## start Source records

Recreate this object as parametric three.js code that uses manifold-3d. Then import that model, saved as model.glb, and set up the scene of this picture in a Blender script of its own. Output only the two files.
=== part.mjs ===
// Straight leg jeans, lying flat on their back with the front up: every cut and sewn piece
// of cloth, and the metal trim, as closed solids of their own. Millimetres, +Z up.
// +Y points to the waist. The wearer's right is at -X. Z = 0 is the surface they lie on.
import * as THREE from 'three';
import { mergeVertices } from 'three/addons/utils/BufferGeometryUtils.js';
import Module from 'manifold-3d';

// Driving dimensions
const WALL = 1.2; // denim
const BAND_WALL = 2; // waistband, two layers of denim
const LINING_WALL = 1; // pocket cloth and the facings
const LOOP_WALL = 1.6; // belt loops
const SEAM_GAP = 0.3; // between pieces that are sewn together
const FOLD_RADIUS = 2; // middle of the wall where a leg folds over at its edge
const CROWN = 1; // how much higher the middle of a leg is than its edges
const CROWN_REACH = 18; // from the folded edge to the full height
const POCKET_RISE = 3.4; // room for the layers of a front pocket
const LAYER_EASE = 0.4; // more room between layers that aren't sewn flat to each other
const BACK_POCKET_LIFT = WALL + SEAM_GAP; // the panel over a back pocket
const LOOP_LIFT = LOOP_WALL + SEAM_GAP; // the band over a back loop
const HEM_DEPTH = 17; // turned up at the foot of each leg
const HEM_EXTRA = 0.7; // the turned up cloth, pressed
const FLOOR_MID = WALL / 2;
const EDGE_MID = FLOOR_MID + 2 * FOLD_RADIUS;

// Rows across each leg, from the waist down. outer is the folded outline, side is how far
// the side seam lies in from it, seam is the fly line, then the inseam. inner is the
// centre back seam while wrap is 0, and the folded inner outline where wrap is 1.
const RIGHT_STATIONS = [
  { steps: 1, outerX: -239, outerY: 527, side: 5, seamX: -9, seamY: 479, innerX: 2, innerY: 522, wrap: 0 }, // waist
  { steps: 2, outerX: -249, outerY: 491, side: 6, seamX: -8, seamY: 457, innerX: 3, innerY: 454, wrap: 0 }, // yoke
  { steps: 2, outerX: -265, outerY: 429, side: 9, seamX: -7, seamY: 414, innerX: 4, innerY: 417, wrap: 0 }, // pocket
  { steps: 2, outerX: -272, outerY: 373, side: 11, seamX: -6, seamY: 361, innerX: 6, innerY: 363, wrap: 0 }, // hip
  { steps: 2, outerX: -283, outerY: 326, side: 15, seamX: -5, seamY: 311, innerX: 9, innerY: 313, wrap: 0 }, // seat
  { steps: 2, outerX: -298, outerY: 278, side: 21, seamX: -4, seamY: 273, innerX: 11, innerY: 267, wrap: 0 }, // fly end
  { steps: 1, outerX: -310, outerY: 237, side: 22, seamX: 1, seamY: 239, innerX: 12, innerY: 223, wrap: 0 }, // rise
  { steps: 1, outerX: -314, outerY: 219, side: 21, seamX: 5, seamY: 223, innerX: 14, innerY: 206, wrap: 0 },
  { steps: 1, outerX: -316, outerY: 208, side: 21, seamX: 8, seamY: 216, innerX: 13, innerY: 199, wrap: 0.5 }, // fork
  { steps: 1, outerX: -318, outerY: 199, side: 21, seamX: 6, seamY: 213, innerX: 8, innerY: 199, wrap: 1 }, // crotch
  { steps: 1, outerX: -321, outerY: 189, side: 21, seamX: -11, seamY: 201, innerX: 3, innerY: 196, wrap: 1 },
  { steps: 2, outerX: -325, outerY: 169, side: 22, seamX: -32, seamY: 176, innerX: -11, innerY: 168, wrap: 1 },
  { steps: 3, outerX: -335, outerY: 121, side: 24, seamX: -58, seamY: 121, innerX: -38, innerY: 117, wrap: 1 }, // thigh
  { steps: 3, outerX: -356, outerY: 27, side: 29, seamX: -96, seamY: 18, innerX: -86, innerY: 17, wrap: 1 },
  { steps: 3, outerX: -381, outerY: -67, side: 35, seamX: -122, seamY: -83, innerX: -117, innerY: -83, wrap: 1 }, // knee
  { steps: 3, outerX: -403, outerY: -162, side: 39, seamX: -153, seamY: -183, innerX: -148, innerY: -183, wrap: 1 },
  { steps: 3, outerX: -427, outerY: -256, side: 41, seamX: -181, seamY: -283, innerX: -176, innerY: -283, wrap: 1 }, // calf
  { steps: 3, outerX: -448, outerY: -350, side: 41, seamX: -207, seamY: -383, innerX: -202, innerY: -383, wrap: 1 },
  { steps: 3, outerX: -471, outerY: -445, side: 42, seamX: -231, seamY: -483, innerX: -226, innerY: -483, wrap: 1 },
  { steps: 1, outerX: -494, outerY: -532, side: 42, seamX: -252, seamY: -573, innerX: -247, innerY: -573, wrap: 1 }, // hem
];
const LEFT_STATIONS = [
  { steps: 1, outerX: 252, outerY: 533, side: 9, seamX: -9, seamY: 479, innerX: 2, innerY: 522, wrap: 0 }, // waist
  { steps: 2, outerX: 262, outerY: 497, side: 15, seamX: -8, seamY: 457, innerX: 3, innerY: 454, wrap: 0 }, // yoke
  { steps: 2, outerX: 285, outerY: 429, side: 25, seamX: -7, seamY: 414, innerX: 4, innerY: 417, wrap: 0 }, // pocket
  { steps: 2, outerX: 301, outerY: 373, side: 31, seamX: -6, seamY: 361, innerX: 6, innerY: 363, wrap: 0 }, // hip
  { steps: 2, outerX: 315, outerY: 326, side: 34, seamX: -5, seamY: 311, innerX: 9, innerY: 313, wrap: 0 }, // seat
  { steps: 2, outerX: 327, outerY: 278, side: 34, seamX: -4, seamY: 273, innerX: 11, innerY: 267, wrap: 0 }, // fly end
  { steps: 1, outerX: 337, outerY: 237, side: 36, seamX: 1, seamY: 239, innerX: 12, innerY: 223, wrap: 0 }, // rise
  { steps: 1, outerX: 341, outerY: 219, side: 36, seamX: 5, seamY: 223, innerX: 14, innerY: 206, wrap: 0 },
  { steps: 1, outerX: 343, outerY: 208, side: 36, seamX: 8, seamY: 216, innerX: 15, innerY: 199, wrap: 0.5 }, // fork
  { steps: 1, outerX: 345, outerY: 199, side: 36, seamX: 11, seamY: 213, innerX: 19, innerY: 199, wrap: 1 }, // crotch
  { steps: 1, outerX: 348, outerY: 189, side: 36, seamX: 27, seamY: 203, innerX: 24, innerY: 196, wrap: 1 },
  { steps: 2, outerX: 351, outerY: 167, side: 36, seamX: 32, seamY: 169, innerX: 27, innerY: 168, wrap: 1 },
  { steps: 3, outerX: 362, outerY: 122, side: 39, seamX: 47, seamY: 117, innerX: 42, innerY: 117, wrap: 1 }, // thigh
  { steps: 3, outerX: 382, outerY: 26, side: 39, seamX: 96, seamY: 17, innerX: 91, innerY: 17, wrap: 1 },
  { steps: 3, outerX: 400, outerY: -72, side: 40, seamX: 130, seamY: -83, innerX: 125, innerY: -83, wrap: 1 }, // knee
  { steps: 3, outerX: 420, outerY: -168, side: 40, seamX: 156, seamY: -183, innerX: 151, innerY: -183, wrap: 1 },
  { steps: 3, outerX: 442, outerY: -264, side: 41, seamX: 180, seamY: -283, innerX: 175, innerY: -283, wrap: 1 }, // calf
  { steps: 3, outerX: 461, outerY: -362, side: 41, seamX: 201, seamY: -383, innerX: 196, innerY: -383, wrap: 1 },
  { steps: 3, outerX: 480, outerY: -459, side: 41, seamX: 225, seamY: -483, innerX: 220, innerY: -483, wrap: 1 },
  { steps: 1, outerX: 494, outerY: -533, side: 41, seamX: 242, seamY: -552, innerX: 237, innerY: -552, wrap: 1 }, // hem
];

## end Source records
## start Source records

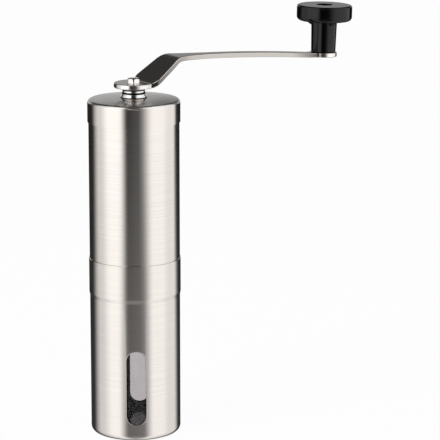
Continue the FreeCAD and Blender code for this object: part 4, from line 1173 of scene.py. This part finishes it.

## end Source records
## start Source records

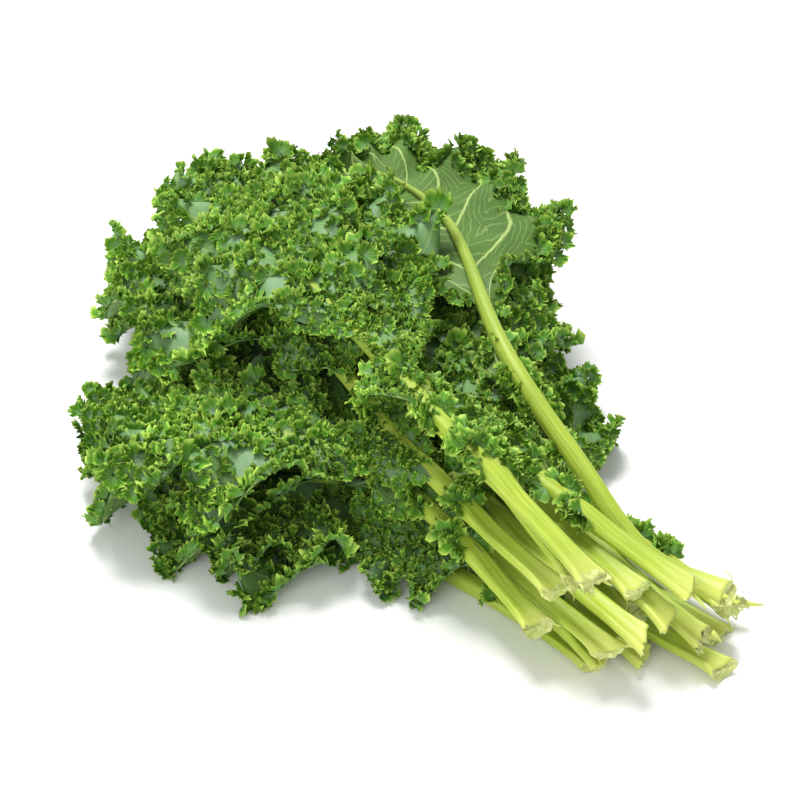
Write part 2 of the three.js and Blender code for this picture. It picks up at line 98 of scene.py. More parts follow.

## end Source records

◆ **Set exercise**: Each line of the data that includes the word "import" counts once; report the total and nothing more.

◆ **Task result**: 4